[PROBLEM DESCRIPTION]: Quote exactly, and only, the lines from the one with "both layers of bark" down to the one with "for node in", both included.

[RECORDED INFORMATION]:
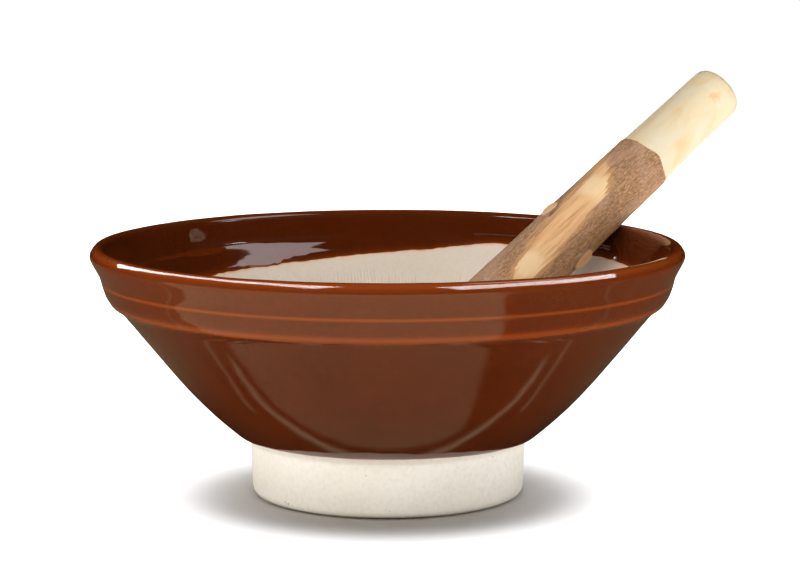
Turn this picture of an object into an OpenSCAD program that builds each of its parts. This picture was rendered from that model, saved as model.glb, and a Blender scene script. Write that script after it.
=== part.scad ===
// Grinding mortar of brown-glazed stoneware with a pale foot, and a branch-wood pestle that leans in it.
// Millimetres. The origin lies on the mortar's axis, on the surface that its foot ring stands on. +Z is up.

/* [Mortar] */
// Radius of the rim, to the middle of its rounded lip
lip_r = 150.3; // [149:0.1:153]
// Height of the middle of the rounded lip
lip_z = 127; // [125:0.5:130]
// Radius of the clay lip's rounding
lip_round = 3.9; // [3:0.1:4.5]
// Thickness of the glaze, slightly heavier than the real coat
glaze_t = 0.8; // [0.5:0.1:1.2]
// Height of the glaze's lower edge on the outside
glaze_edge_z = 32.8; // [31:0.1:38]
// Outer radius of the foot ring where it stands
foot_r = 71.2; // [69:0.1:72]
// Rounding of the foot ring's outer bottom edge
foot_round = 3.6; // [2:0.1:5]
// Inner radius of the foot ring where it stands
foot_inner_r = 58; // [50:1:62]
// Height of the hollow inside the foot ring
foot_hollow_h = 8; // [3:0.5:9]

/* [Inside of the mortar] */
// Radius of curvature of the bowl's floor
floor_r = 100; // [96:1:103]
// Height of the lowest point of the floor
floor_z = 17; // [15:0.5:19]
// Height of the glaze's inner edge, on the axis
inner_edge_z = 104; // [98:1:108]
// Tilt of the glaze's inner edge from level, in degrees
inner_edge_tilt = 3.2; // [0:0.1:4]
// Heading of the high side of the glaze's inner edge, in degrees from +X
inner_edge_heading = 41; // [0:1:359]

/* [Pestle] */
// Length of the pestle
pestle_len = 306.5; // [270:0.5:320]
// Radius of the wood at the grinding end
tip_r = 17.8; // [16:0.1:19]
// Radius of the wood at the handle end
handle_r = 14.9; // [13:0.1:16]
// Rounding of the handle end's edge
handle_round = 4; // [2:0.5:6]
// Length of the peeled handle
handle_len = 66.5; // [40:0.5:80]
// Length that is peeled at the grinding end
peeled_tip_len = 42; // [25:1:60]
// Thickness of each of the two layers of bark
bark_t = 0.6; // [0.4:0.1:0.8]
// Lean of the pestle above level, in degrees
lean = 35.7; // [34:0.1:38]
// Heading of the pestle's upper end, in degrees from +X
heading = 31.9; // [0:0.1:90]
// Gap between the resting pestle and the mortar
rest_gap = 0.35; // [0.3:0.05:0.6]

/* [Branch stubs] */
// Radius of a cut side branch
stub_r = 4.6; // [3.5:0.1:5.5]
// Angle between a side branch and the pestle's axis, in degrees
stub_angle = 42; // [35:1:60]
// Height of a stub's cut face above the bark
stub_proud = 1.6; // [1:0.1:2.5]
// Depth of a stub's root below the wood's surface
stub_root = 7; // [4:0.5:9]

/* [Hidden] */
$fn = 96;
lip_c = [lip_r, lip_z];
floor_c = [0, floor_z + floor_r];

// Outer wall: a straight flare above, and one long arc that rounds it in to the foot
wall_arc_c = [-65.6, 211.2];
wall_arc_r = 229.2;
wall_top = [138.2, 98.4];
// The wall runs down to this height, inside the foot
wall_low = 24;
// Collar, from the wall's top up to the groove under the lip
collar = [[140.6, 100.6], [143.8, 102.6], [145.3, 104.8], [146.7, 107.5], [148.7, 113.8], [148, 115.1],
          [148.7, 116.5]];
// Waist between the glazed wall and the foot ring's straight side; it starts inside the wall
waist = [[73.6, 31], [72.8, 28], [72.3, 26], [72, 23]];
// Knee where the inside turns from the cone up to the lip
inner_knee = [143.2, 116];
// Level widths of a skin of thickness 1 where it lies on the slanted knee and on the wall's top
knee_spread = 1.2;
wall_spread = 1.3;

// Pestle in the upright plane that holds the mortar's axis: distances are [from the axis, height]
lean_dir = [cos(lean), sin(lean)];
lean_up = [-sin(lean), cos(lean)];
taper = atan((tip_r - handle_r) / pestle_len);
bark_end = pestle_len - handle_len;
lip_reach = (lip_round + glaze_t + rest_gap) / cos(taper);
// Side branches: station along the pestle from its tip, angle round it from its underside, share of full size
stubs = [[169.5, -56.5, 1], [175.5, 179, 0.8]];
// Flats whittled in a row in the outer bark: the first and last as [station, angle round the pestle]
scrape_ends = [[200, -158], [148, -124]];
scrapes = 3;
scrape_len = 34;

// Point where a line from p touches a circle of radius r about c, on the side given as 1 or -1
function tangent(p, c, r, side) =
    let (away = p - c, turn = atan2(away.y, away.x) + side * acos(r / norm(away)))
    c + r * [cos(turn), sin(turn)];

// Where the inside meets the rounded lip, under a skin of thickness t
function knee_in(t) = inner_knee - [knee_spread * t, 0];
function lip_inside(t) = tangent(knee_in(t), lip_c, lip_round + t, -1);

function wood_r(station) = tip_r + (handle_r - tip_r) * station / pestle_len;
function bark_r(station) = wood_r(station) + 2 * bark_t;
tip_round = wood_r(tip_r);

// The pestle's axis passes over the lip at this point when the bark there has the radius of that station
function over_lip(station) = lip_c + lean_up * (bark_r(station) + lip_reach);
// Distance from a point on the axis down to the middle of the rounded tip, resting on the floor
function down_to_floor(p) =
    let (from_c = p - floor_c, along = from_c * lean_dir, reach = floor_r - tip_round - rest_gap)
    -along - sqrt(along * along - from_c * from_c + reach * reach);
function tip_under(p) = p + lean_dir * (down_to_floor(p) - tip_round);
// Station of the pestle that lies over the lip: a first guess, corrected this many times
lip_passes = 8;
function lip_station(passes) =
    passes == 0 ? bark_end : (lip_c - tip_under(over_lip(lip_station(passes - 1)))) * lean_dir;
tip = tip_under(over_lip(lip_station(lip_passes)));

// Outline of the mortar above the height low, with its hollow filled in and a skin of thickness t over it
module filled_outline(t, low) {
    wall_top_t = wall_top + [wall_spread * t, 0];
    wall_foot_t = tangent(wall_top_t, wall_arc_c, wall_arc_r + t, -1);
    collar_t = [for (p = collar) p + [t, 0]];
    lip_foot = tangent(collar_t[len(collar) - 1], lip_c, lip_round + t, 1);
    translate(lip_c) circle(lip_round + t);
    polygon(concat([[0, wall_foot_t.y], wall_foot_t, wall_top_t], collar_t,
                   [lip_foot, lip_c, lip_inside(t), [0, inner_knee.y]]));
    intersection() {
        translate(wall_arc_c) circle(wall_arc_r + t, $fn = 360);
        translate([0, low]) square([wall_foot_t.x, wall_foot_t.y - low]);
    }
}

// Outline of the bowl's hollow, drawn in by a skin of thickness t
module hollow_outline(t) {
    floor_rim = tangent(knee_in(t), floor_c, floor_r - t, -1);
    polygon([[0, floor_rim.y], floor_rim, knee_in(t), lip_inside(t), [0, lip_z]]);
    intersection() {
        translate(floor_c) circle(floor_r - t, $fn = 180);
        square([floor_rim.x, floor_rim.y]);
    }
}

module foot_outline() {
    difference() {
        polygon(concat([[0, waist[0].y]], waist, [[foot_r, foot_round], [foot_r, 0], [0, 0]]));
        difference() {
            translate([foot_r - foot_round, 0]) square(foot_round);
            translate([foot_r - foot_round, foot_round]) circle(foot_round);
        }
    }
}

module foot_hollow_outline() {
    bevel = 2;
    crown = 0.5;
    below = 1;
    polygon([[0, -below], [foot_inner_r, -below], [foot_inner_r, 0],
             [foot_inner_r - bevel, foot_hollow_h - bevel], [foot_inner_r - 2 * bevel, foot_hollow_h],
             [0, foot_hollow_h + crown]]);
}

module mortar_body() {
    color([0.88, 0.85, 0.79])
    difference() {
        union() {
            rotate_extrude() filled_outline(0, wall_low);
            rotate_extrude() foot_outline();
        }
        rotate_extrude() hollow_outline(0);
        rotate_extrude() foot_hollow_outline();
    }
}

// Brown glaze: a skin over the outside and the lip, and down the inside to a slanted edge
module glaze_coat() {
    spare = 0.3;
    reach = 1.5 * lip_r;
    color([0.32, 0.13, 0.06])
    difference() {
        rotate_extrude()
        difference() {
            filled_outline(glaze_t, glaze_edge_z);
            hollow_outline(glaze_t);
            difference() {
                filled_outline(0, wall_low);
                hollow_outline(0);
            }
        }
        intersection() {
            rotate_extrude() hollow_outline(-spare);
            rotate([0, 0, inner_edge_heading])
            translate([0, 0, inner_edge_z])
            rotate([0, -inner_edge_tilt, 0])
            translate([-reach, -reach, -lip_z])
            cube([2 * reach, 2 * reach, lip_z]);
        }
    }
}

// Puts a piece made along +Z, from the grinding tip at the origin, into the leaning pestle's place
module in_place() {
    rotate([0, 0, heading])
    translate([tip.x, 0, tip.y])
    rotate([0, 90 - lean, 0])
    children();
}

// One side branch: a slanted peg from its root in the wood out to the cut face
module side_branch(station, angle, share) {
    face_r = bark_r(station) + stub_proud * share;
    peg_len = 3 * tip_r;
    rotate([0, 0, angle])
    intersection() {
        translate([face_r, 0, station])
        rotate([0, 180 + stub_angle, 0])
        translate([0, 0, -peg_len / 2])
        cylinder(r = stub_r * share, h = peg_len);
        translate([wood_r(station) - stub_root, -tip_r, station - peg_len])
        cube([face_r - wood_r(station) + stub_root, 2 * tip_r, 2 * peg_len]);
    }
}

module side_branches() {
    for (stub = stubs) side_branch(stub[0], stub[1], stub[2]);
}

module pestle_wood() {
    color([0.95, 0.89, 0.74])
    in_place()
    difference() {
        rotate_extrude() {
            intersection() {
                translate([0, tip_round]) circle(tip_round);
                square([tip_r, tip_round]);
            }
            polygon([[0, tip_round], [tip_round, tip_round], [handle_r, pestle_len - handle_round],
                     [handle_r - handle_round, pestle_len], [0, pestle_len]]);
            translate([handle_r - handle_round, pestle_len - handle_round]) circle(handle_round);
        }
        side_branches();
    }
}

// One layer of bark, between two heights above the wood
module bark_layer(from, to) {
    a = peeled_tip_len;
    b = bark_end;
    difference() {
        rotate_extrude()
        polygon([[wood_r(a) + from, a], [wood_r(a) + to, a], [wood_r(b) + to, b], [wood_r(b) + from, b]]);
        side_branches();
    }
}

module inner_bark() {
    color([0.92, 0.73, 0.5])
    in_place()
    bark_layer(0, bark_t);
}

// Rough outer bark, whittled down to the inner bark along a slanting row of flats
module outer_bark() {
    step = (scrape_ends[1] - scrape_ends[0]) / (scrapes - 1);
    color([0.58, 0.43, 0.32])
    in_place()
    difference() {
        bark_layer(bark_t, 2 * bark_t);
        for (i = [0:scrapes - 1]) {
            flat = scrape_ends[0] + i * step;
            rotate([0, 0, flat[1]])
            translate([wood_r(flat[0]) + bark_t / 2, -tip_r, flat[0] - scrape_len / 2])
            cube([tip_r, 2 * tip_r, scrape_len]);
        }
    }
}

// Cut side branches, grown into the wood through both layers of bark
module branch_stubs() {
    color([0.85, 0.74, 0.56])
    in_place()
    side_branches();
}

mortar_body();
glaze_coat();
pestle_wood();
inner_bark();
outer_bark();
branch_stubs();
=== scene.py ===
import math

import bpy
import numpy as np
from mathutils import Matrix, Vector


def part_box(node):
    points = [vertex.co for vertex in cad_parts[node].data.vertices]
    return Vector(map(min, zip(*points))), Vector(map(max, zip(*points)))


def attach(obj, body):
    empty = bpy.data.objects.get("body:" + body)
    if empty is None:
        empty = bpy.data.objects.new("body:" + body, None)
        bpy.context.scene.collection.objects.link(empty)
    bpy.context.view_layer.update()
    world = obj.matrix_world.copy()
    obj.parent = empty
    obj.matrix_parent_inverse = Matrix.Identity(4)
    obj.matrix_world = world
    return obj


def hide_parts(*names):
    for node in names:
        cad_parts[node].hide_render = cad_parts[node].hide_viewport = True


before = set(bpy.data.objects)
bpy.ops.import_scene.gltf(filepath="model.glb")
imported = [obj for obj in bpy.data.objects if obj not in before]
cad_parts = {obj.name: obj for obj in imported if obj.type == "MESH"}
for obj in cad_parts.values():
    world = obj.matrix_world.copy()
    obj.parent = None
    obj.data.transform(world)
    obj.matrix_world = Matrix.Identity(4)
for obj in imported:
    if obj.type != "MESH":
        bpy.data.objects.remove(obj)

# A stoneware grinding mortar, glazed brown down to a pale foot, with a pestle cut from a branch
# leaning in it. Shapes are worked out in millimetres, as in the CAD, and turned into metres when a
# mesh is made.

MM = 0.001
TURN = 2 * math.pi
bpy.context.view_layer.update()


# ---------------------------------------------------------------- small tools

def srgb(r, g, b):
    """A display colour, each part from 0 to 255, as the linear colour that shaders take."""
    def linear(v):
        v /= 255
        return v / 12.92 if v <= 0.04045 else ((v + 0.055) / 1.055) ** 2.4
    return (linear(r), linear(g), linear(b), 1.0)


def smooth_step(x, low, high):
    t = np.clip((x - low) / (high - low), 0, 1)
    return t * t * (3 - 2 * t)


def bell(x, middle, width):
    return np.exp(-((x - middle) / width) ** 2)


def degrees_from(angle, middle):
    """The shorter way round from middle to angle, from -180 to 180 degrees."""
    return (angle - middle + 180) % 360 - 180


def turn_bell(angle, middle, width):
    """A bell curve on a circle, with every angle in degrees."""
    return np.exp(-(degrees_from(angle, middle) / width) ** 2)


NOISE_ROWS = 97       # value_noise repeats after this many units of v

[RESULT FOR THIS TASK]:
// Cut side branches, grown into the wood through both layers of bark
module branch_stubs() {
    color([0.85, 0.74, 0.56])
    in_place()
    side_branches();
}

mortar_body();
glaze_coat();
pestle_wood();
inner_bark();
outer_bark();
branch_stubs();
=== scene.py ===
import math

import bpy
import numpy as np
from mathutils import Matrix, Vector


def part_box(node):
    points = [vertex.co for vertex in cad_parts[node].data.vertices]
    return Vector(map(min, zip(*points))), Vector(map(max, zip(*points)))


def attach(obj, body):
    empty = bpy.data.objects.get("body:" + body)
    if empty is None:
        empty = bpy.data.objects.new("body:" + body, None)
        bpy.context.scene.collection.objects.link(empty)
    bpy.context.view_layer.update()
    world = obj.matrix_world.copy()
    obj.parent = empty
    obj.matrix_parent_inverse = Matrix.Identity(4)
    obj.matrix_world = world
    return obj


def hide_parts(*names):
    for node in names:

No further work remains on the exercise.